Did you attend BookExpo America (BEA) this year? I didn’t, so I went searching for articles offering highlights and reviews that might help all of us learn from the experiences of those who did.

I found more day-by-day diaries from attendees — the authors they met, the lines they waited in, the breakfasts that disappointed — than I did recaps of trends, lessons learned, or predictions. (Note to next year’s blogger attendees: Throw in a few words of wisdom.)

I did find some keepers that offered insights and commentary, though. Here they are:

  • Book Expo in the Apple: Take a Big Bite by Steve Piacente looks at BEA from the viewpoint of the indie author, focusing on the value of in-person experiences and interactions with others in the book publishing business.
  • In New York, the Real Vanity Publishers Converge by Michael Levin uses the event to underscore the writer’s view that traditional publishers are out of touch with reality.
  • Ether for Authors: How London Beat BEA’s Pants off byPorter Anderson concludes that the London Book Fair is superior to BEA in part because its organizers manage author appearances in a way that better reflects authors as entrepreneurs in charge of their own destinies. BEA, he suggests, treats them as indentured servants of publishers.
  • Books below the Crowd and on the Ground at BEA by Eugene Schwartz, who didn’t attend either, is a thoughtful summary of reports from those who were there. Schwartz addresses the future of printed books and bricks and mortar retailers, the impact of technology, and the importance of the low barrier to entry.

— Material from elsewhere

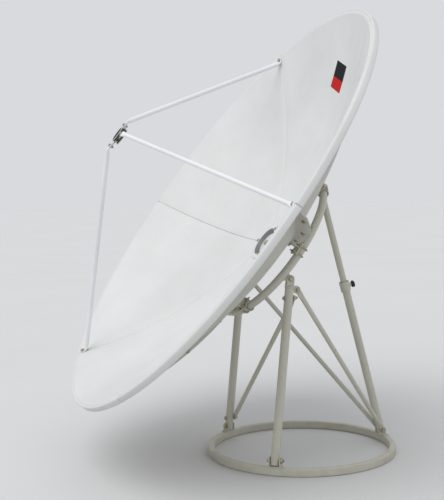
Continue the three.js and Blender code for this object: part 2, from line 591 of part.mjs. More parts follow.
const strutShape = feedStrut();
const strutBoltShape = leanToBowl(bolt(8, STRUT_BOLT.radius)
  .rotateY(Math.PI / 2).translate(STRUT_BOLT.place, 0, TAB_LIFT));
const feedBoltShape = bolt(8.4, 3)
  .rotateY(Math.PI / 2).translate(EAR.bolt, 0, feedEarZ + 2.3);
STRUT_SEAMS.forEach((seam, i) => {
  const turn = seam * SEAM_ANGLE * DEG;
  add(reflector, `feed_strut_${i + 1}`, strutShape, STRUT_PAINT).rotation.z = turn;
  add(reflector, `strut_foot_bolt_${i + 1}`, strutBoltShape, ZINC).rotation.z = turn;
  add(reflector, `feed_ring_bolt_${i + 1}`, feedBoltShape, ZINC).rotation.z = turn;
});

// ---- origin ----------------------------------------------------------------------------------
const part = new THREE.Group();
part.add(dish);
part.updateMatrixWorld(true);
const extent = new THREE.Box3().setFromObject(part, true);
const middle = extent.getCenter(new THREE.Vector3());
dish.position.set(-middle.x, -middle.y, -extent.min.z);

export default part;
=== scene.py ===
"""Looks of the satellite dish: smooth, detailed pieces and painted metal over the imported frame.

Lengths are in millimetres until a piece is made. Each shape is built in a local frame, such as the
reflector's (vertex at the origin, +Z to the focus, +Y up the dish), and placed with a matrix.
"""
import math

import bmesh
import bpy
from mathutils import Matrix, Vector


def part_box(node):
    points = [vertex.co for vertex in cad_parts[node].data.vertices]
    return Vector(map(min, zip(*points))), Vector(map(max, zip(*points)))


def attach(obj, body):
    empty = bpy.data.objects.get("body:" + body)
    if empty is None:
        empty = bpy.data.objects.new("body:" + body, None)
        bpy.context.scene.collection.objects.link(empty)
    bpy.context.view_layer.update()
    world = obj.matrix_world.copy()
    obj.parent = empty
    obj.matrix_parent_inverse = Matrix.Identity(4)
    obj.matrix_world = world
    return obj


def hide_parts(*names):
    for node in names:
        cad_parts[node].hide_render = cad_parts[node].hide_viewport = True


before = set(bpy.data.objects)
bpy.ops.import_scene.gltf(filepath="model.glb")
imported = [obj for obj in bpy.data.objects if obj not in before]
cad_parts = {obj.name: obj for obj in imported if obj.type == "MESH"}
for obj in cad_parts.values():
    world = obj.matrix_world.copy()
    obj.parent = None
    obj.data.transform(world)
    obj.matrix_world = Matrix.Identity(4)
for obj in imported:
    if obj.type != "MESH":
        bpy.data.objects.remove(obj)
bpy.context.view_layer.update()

MM = 0.001
X, Y, Z = Vector((1, 0, 0)), Vector((0, 1, 0)), Vector((0, 0, 1))
TAU = 2 * math.pi

# ---- the object's dimensions, as its solids have them ------------------------------------------
ring_low, ring_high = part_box("base_ring")
STAND = Matrix.Translation((0, (ring_low.y + ring_high.y) / 2 / MM, 0))
ELEVATION = 36.3
VERTEX = (0, -137, 830)
REFLECTOR = STAND @ Matrix.Translation(VERTEX) @ Matrix.Rotation(
    math.radians(90 - ELEVATION), 4, "X")
TO_REFLECTOR = REFLECTOR.inverted() @ STAND
FOCAL_LENGTH = 720
SHEET = 1.2
SEAM_GAP = 0.5
HUB_OPENING = 60
HUB_PLATE_RADIUS = 78
RING_RADIUS, RING_TUBE, RING_Z = 300, 14.5, -35
BASE_INNER, BASE_OUTER, BASE_HEIGHT = 345, 369, 30
TILT_AXIS = Vector((280, -142, 710))
FRONT_FOOT = Vector((283, -212, 54))
REAR_FOOT = Vector((0, 345, 54))
REAR_TOP = Vector((0, 99, 1024))
LEG_RADIUS, LEG_FOOT, LEG_TOP = 16, 38, 678
CLAMP_HEIGHT = 606
SIDES = (("left", -1), ("right", 1))


def bowl(r):
    """The reflector's depth at a radius."""
    return r * r / (4 * FOCAL_LENGTH)


def turn(degrees, axis="Z"):
    return Matrix.Rotation(math.radians(degrees), 4, axis)


def move(x, y, z):
    return Matrix.Translation((x, y, z))


def aimed(at, direction):
    """Turns +Z to a direction and the origin to a point."""
    return Matrix.Translation(at) @ Z.rotation_difference(Vector(direction)).to_matrix().to_4x4()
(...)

Nearly everything I read suggested that the three-day event in New York City is overwhelming and exhausting — but in a good way. If you love books (and who doesn’t?), it’s clearly the place to be in the spring, whether you’re there to learn more about the business or to shake hands with your favorite big name author.

Did you attend BEA? What was the highlight? If not, have you considered attending? (I get a little closer every year!)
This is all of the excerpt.